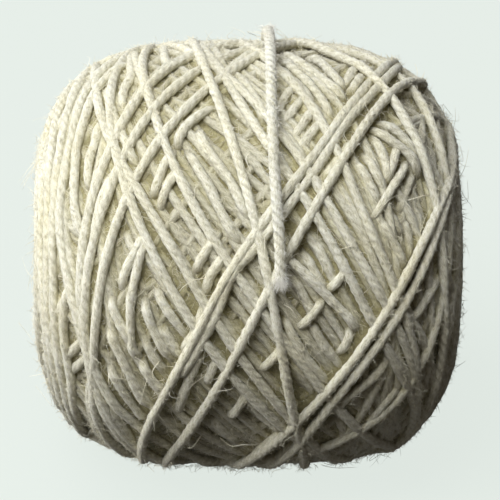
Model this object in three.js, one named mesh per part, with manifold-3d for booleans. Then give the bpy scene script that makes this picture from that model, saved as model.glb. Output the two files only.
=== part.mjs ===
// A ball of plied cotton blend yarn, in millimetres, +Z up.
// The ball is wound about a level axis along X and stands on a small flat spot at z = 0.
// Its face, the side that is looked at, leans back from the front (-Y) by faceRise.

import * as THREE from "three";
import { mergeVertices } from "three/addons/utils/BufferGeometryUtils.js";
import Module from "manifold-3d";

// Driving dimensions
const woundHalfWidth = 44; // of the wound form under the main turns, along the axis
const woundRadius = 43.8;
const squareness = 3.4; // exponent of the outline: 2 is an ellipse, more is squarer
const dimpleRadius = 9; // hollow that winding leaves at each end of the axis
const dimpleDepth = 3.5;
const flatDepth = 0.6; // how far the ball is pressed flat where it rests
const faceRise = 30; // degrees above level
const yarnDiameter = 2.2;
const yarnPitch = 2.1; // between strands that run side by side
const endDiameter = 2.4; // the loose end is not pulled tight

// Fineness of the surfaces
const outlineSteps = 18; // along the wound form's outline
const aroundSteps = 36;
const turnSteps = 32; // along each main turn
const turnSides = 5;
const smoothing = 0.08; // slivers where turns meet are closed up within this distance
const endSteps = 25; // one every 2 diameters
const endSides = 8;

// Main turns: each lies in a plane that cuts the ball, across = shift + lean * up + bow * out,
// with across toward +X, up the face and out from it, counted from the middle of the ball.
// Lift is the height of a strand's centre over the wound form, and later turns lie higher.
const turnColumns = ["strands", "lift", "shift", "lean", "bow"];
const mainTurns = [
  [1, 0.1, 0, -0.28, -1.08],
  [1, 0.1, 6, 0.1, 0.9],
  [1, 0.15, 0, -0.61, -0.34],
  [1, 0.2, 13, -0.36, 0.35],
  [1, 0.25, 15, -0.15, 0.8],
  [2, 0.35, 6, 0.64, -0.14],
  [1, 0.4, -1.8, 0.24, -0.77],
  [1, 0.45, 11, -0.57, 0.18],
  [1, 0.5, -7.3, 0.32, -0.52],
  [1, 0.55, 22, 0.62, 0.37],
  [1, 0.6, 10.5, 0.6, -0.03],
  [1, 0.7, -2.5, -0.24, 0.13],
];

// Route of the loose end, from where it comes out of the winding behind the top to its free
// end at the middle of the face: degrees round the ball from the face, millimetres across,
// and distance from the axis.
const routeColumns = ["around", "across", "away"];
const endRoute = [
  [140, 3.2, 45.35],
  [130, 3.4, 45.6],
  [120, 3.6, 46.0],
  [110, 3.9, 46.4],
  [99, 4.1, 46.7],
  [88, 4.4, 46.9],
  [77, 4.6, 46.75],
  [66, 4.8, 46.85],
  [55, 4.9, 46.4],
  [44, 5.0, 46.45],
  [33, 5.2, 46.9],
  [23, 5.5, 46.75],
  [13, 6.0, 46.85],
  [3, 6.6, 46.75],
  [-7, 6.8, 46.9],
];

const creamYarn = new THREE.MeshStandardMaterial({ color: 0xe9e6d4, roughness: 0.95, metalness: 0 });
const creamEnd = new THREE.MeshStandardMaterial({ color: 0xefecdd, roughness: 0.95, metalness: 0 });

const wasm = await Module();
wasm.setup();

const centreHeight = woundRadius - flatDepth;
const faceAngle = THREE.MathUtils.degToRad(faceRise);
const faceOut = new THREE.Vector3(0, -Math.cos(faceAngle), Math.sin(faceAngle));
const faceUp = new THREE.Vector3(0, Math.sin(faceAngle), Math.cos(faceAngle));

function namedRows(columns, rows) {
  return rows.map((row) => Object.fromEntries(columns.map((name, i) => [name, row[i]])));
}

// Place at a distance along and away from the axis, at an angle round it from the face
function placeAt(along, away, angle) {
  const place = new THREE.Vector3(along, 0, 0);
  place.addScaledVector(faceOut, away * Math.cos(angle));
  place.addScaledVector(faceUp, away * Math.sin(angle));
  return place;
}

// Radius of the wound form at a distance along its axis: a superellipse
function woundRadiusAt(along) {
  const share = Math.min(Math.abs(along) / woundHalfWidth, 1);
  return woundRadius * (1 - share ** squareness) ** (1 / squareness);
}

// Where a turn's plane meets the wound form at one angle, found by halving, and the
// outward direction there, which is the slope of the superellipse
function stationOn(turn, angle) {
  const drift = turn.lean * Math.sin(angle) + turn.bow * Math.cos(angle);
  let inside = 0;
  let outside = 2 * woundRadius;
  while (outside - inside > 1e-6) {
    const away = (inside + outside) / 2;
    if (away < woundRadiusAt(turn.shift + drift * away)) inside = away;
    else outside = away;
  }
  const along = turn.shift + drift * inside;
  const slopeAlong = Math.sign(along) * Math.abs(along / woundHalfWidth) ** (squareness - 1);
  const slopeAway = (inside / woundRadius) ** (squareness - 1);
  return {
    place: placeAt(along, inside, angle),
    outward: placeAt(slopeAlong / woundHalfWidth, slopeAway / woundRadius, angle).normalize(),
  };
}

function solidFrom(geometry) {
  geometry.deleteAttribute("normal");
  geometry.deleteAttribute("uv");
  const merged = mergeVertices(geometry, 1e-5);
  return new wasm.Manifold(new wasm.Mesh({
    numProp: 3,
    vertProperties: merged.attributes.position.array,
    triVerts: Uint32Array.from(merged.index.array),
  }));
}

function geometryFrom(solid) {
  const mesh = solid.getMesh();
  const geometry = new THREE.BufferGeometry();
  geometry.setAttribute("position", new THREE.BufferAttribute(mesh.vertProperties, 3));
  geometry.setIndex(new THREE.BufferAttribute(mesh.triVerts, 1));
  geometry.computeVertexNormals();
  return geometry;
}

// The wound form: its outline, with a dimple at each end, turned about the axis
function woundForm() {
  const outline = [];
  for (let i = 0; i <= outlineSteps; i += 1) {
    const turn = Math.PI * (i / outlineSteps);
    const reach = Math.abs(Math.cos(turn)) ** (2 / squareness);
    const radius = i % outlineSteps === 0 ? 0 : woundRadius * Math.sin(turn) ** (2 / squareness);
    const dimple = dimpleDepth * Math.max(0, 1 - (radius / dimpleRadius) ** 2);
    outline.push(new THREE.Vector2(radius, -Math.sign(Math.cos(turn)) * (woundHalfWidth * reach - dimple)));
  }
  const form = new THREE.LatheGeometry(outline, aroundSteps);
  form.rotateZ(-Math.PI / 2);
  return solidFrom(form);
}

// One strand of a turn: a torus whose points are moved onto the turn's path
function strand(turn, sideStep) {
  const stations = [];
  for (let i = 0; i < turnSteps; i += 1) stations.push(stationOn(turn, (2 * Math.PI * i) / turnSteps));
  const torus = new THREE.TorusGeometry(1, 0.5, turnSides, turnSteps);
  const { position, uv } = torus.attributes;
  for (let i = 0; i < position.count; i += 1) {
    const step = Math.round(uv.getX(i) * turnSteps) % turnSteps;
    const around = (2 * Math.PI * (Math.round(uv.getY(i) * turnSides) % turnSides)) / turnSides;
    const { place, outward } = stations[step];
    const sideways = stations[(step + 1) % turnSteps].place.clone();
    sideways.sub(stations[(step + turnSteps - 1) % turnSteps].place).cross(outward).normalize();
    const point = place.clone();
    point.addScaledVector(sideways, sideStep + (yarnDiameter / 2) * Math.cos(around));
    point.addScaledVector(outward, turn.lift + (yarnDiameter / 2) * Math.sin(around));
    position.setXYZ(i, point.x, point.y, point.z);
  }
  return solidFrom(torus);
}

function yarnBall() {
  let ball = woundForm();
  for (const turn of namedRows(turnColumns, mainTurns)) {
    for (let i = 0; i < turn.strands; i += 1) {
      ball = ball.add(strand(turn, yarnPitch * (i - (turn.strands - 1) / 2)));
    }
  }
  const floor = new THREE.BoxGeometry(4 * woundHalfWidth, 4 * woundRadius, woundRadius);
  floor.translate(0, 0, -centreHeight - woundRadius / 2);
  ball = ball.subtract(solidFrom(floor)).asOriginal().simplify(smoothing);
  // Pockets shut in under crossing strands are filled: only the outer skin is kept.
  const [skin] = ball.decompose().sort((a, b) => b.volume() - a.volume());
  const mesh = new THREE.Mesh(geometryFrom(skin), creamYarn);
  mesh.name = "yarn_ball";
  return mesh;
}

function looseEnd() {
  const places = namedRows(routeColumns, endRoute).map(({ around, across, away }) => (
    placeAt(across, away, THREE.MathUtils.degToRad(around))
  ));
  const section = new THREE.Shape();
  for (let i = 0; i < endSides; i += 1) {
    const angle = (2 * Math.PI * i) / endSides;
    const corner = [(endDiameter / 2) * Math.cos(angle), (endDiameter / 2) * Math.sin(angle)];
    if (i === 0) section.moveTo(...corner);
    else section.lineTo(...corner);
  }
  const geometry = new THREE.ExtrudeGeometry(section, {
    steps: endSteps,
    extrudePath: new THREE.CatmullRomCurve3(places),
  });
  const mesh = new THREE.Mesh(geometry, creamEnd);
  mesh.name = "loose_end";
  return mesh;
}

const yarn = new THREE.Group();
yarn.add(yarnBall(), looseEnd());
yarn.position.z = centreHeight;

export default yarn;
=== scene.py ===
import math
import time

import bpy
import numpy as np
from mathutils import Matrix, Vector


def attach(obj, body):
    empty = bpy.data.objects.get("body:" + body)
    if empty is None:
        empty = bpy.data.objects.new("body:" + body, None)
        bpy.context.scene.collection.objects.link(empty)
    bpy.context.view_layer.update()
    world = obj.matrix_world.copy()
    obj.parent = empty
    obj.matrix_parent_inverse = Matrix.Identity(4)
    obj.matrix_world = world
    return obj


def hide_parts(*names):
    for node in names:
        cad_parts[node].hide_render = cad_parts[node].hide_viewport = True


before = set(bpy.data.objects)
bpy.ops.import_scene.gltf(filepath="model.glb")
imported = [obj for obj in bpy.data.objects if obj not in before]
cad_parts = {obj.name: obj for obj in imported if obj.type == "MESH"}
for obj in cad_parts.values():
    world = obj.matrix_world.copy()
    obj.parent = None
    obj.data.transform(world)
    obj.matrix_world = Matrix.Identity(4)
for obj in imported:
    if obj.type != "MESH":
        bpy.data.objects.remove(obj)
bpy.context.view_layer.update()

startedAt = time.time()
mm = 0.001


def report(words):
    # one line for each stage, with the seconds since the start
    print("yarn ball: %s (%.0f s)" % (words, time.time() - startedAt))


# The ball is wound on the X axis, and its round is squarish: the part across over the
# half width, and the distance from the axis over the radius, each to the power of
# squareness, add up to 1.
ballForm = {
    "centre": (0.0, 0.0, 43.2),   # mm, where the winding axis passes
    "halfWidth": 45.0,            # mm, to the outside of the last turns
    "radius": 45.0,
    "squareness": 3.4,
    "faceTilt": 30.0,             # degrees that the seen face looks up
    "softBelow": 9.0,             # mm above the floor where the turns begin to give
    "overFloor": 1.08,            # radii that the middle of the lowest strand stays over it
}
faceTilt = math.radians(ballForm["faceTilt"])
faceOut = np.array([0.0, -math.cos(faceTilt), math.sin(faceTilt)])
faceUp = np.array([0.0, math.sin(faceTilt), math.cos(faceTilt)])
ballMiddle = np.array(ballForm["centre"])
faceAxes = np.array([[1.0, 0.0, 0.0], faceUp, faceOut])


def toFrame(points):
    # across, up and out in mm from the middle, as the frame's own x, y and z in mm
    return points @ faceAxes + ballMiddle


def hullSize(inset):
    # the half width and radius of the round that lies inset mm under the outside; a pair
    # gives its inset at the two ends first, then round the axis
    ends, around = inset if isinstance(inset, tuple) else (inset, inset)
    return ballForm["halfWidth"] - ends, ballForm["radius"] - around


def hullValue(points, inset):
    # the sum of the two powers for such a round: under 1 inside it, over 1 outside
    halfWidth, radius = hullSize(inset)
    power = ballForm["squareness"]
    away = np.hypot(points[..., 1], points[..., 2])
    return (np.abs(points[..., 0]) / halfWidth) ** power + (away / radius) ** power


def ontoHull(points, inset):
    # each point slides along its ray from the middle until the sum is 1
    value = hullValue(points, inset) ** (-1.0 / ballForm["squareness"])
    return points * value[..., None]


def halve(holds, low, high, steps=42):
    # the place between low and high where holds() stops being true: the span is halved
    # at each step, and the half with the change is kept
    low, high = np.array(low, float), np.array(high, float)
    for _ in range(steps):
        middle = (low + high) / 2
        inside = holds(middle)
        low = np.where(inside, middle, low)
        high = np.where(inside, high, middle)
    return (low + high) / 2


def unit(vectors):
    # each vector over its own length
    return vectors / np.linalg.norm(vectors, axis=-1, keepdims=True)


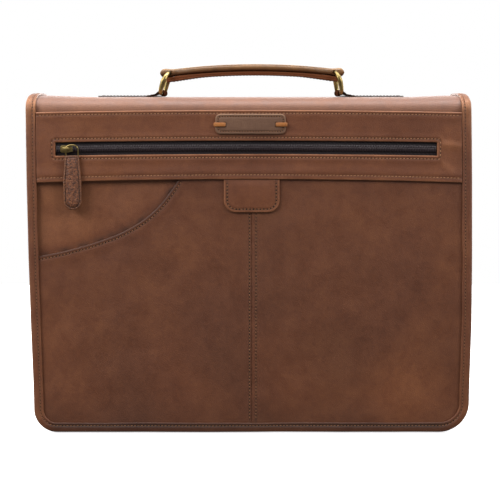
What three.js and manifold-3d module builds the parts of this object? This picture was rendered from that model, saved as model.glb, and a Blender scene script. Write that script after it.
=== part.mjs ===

:: What the task requires ::
Extract verbatim only those lines that run from the line with "const yarn = new THREE.Group();" to the line with "before = set(bpy.data.objects)", inclusive.

:: Response for this exercise ::
const yarn = new THREE.Group();
yarn.add(yarnBall(), looseEnd());
yarn.position.z = centreHeight;

export default yarn;
=== scene.py ===
import math
import time

import bpy
import numpy as np
from mathutils import Matrix, Vector


def attach(obj, body):
    empty = bpy.data.objects.get("body:" + body)
    if empty is None:
        empty = bpy.data.objects.new("body:" + body, None)
        bpy.context.scene.collection.objects.link(empty)
    bpy.context.view_layer.update()
    world = obj.matrix_world.copy()
    obj.parent = empty
    obj.matrix_parent_inverse = Matrix.Identity(4)
    obj.matrix_world = world
    return obj


def hide_parts(*names):
    for node in names:
        cad_parts[node].hide_render = cad_parts[node].hide_viewport = True


before = set(bpy.data.objects)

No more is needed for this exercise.